On day three we called at the World Heritage site at Joggins Fossil Centre before meeting our new hosts in New Brunswick.

Our tour of Canada’s only officially bilingual province got off to a flying start with a speedboat ride around Kouchibouguac National Park to see the grey seals and terns.

One of the highlights of the trip was the Ponds Resort with its impressive lodge house and riverside cabins reminiscent of old-time fishing camps.

After a light supper of smoked salmon on the terrace overlooking the Miramichi river we headed out into the forest on a moose tracking expedition in a couple of four-wheel-drive vehicles driven by our guides.

It was an exciting journey that took us off road into the wilderness where we eventually found some moose – ungainly comical-looking creatures with their large heads and gangly long legs.

The next day we were kitted out with waders and wellies and taught to fly-fish by a qualified river guide.

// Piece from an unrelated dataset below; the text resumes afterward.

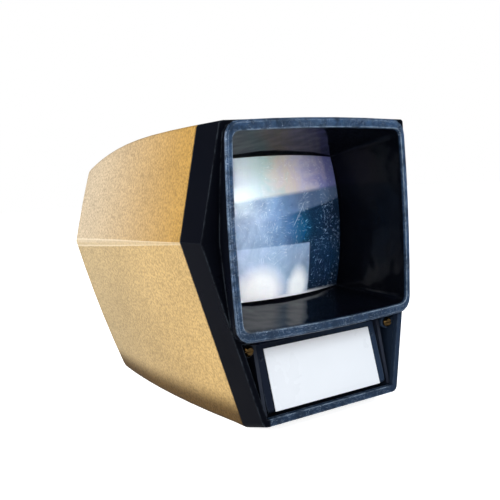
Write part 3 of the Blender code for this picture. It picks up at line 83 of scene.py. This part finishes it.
# Colours, linear
WHITE = (1.0, 1.0, 1.0)
# Painted light on the gold shell: the lower facet is painted lighter than the upper, and both are
# painted paler towards the rear as sheen.
SHELL_UPPER_FRONT, SHELL_UPPER_REAR_SHEEN = (0.410, 0.226, 0.034), (0.510, 0.410, 0.280)
SHELL_LOWER_FRONT_LIT, SHELL_LOWER_REAR_LIT_SHEEN = (0.520, 0.345, 0.130), (0.440, 0.330, 0.175)
# The first colour here is painted shade at the bottom, where the shell turns under; the specks are
# the plastic's own.
SHELL_BOTTOM_SHADE, SHELL_SPECK = (0.075, 0.036, 0.004), (0.10, 0.06, 0.03)
# Painted highlight along the shell's crease: a strip with two brighter edge lines.
CREASE_HIGHLIGHT, CREASE_HIGHLIGHT_LINES = (0.56, 0.46, 0.31), (0.74, 0.64, 0.47)
# Painted blue sky reflection on the black skirt below the hood.
SKIRT_REFLECTION = (0.026, 0.044, 0.080)
# The second colour here is a painted highlight on sharp edges; the scratches are real wear.
SCRATCH_GREY, EDGE_HIGHLIGHT = (0.36, 0.44, 0.54), (0.44, 0.55, 0.66)
# The lens's dark blue, blue, teal, middle and veil colours are painted sky reflection.
LENS_DARK, LENS_BLUE = (0.010, 0.028, 0.070), (0.014, 0.060, 0.140)
LENS_TEAL, LENS_MIDDLE = (0.004, 0.110, 0.260), (0.19, 0.36, 0.64)
LENS_VEIL, LENS_PATCH = (0.22, 0.30, 0.46), (0.42, 0.55, 0.74)
LENS_HAZE, LENS_MARK = (0.84, 0.90, 0.95), (0.80, 0.88, 0.94)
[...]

Although we weren’t particularly successful, it did give us the chance to soak up our surroundings.

There’s such a feeling of space in Canada and the opportunity for adventure seems endless.

But even if you’re not a fan of the great outdoors there’s plenty of culture in New Brunswick.

The last leg of our trip included a visit to New Brunswick’s oldest village, Red Bank – home to the Mi’Kmaq First Nation people for over 3,000 years – followed by a whistle-stop tour of Fredericton’s Beaverbrook Art Gallery and nearby Kings Landing Historical Settlement.

Our journey concluded with a shot of adrenaline at TreeGo, the region’s newest attraction, an aerial course set in the treetops of Mactaquac Provincial Park – an unforgettable finale to our once-in-a-lifetime experience.